Architect for Change

I am very much against "future-proofing" applications. If you don’t have a performance problem, don’t build a cache. If you don’t have a requirement to, say, delete content then do not implement delete. Chances are your guesses at what will be needed are wrong.
However, you SHOULD be making those future changes possible and easy, right from the word go. This means that when architecting your overall application design you should consider things like how to implement breaking changes at the database level, and how you might add versions to your APIs.

Don’t Create Microservices for the Sake of It

Microservices needn’t be the default for your design. If there are no pinch points in your architecture, no points that are more likely to be highly loaded than others, and if your components just talk to each other and will be deployed in the same approximate place (same cloud, for instance, or same data centre) then you may not be gaining a great deal from a microservice architecture.

You may gain more from simplifying your deployments by reducing the number of moving parts and also reducing the network latency between component calls. Don’t just follow the zeitgeist, have a good think about what you are trying to achieve.

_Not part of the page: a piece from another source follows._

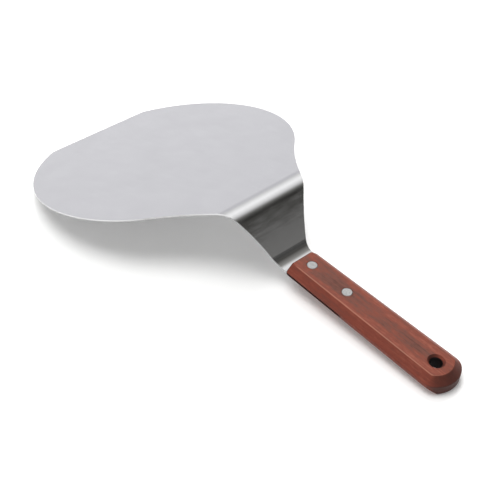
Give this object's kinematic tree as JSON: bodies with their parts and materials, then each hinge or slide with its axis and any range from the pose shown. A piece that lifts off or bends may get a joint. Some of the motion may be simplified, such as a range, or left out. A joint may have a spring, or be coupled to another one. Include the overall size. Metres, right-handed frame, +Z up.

Watch Your Team Boundaries

With any teams who are working together, be it UX designers and developers, business analysts and QAs, or developers and operations teams, we need to realise that the boundaries where the teams interface are the riskiest areas of the project.

Assumptions will be made all the time by each team – the developers will assume that the UX designers are providing valid HTML prototypes, for example; the business analysts will assume the QA teams have based their automated tests on documented requirements; the operations team will assume they’ve been notified of application dependencies. It’s good to use some techniques to flush out these assumptions whenever two teams start working together – you could take some tools from domain-driven design and run an event-storming event workshop, for example.

The earlier in a project that these assumptions are raised as risk areas, the better and safer things will be!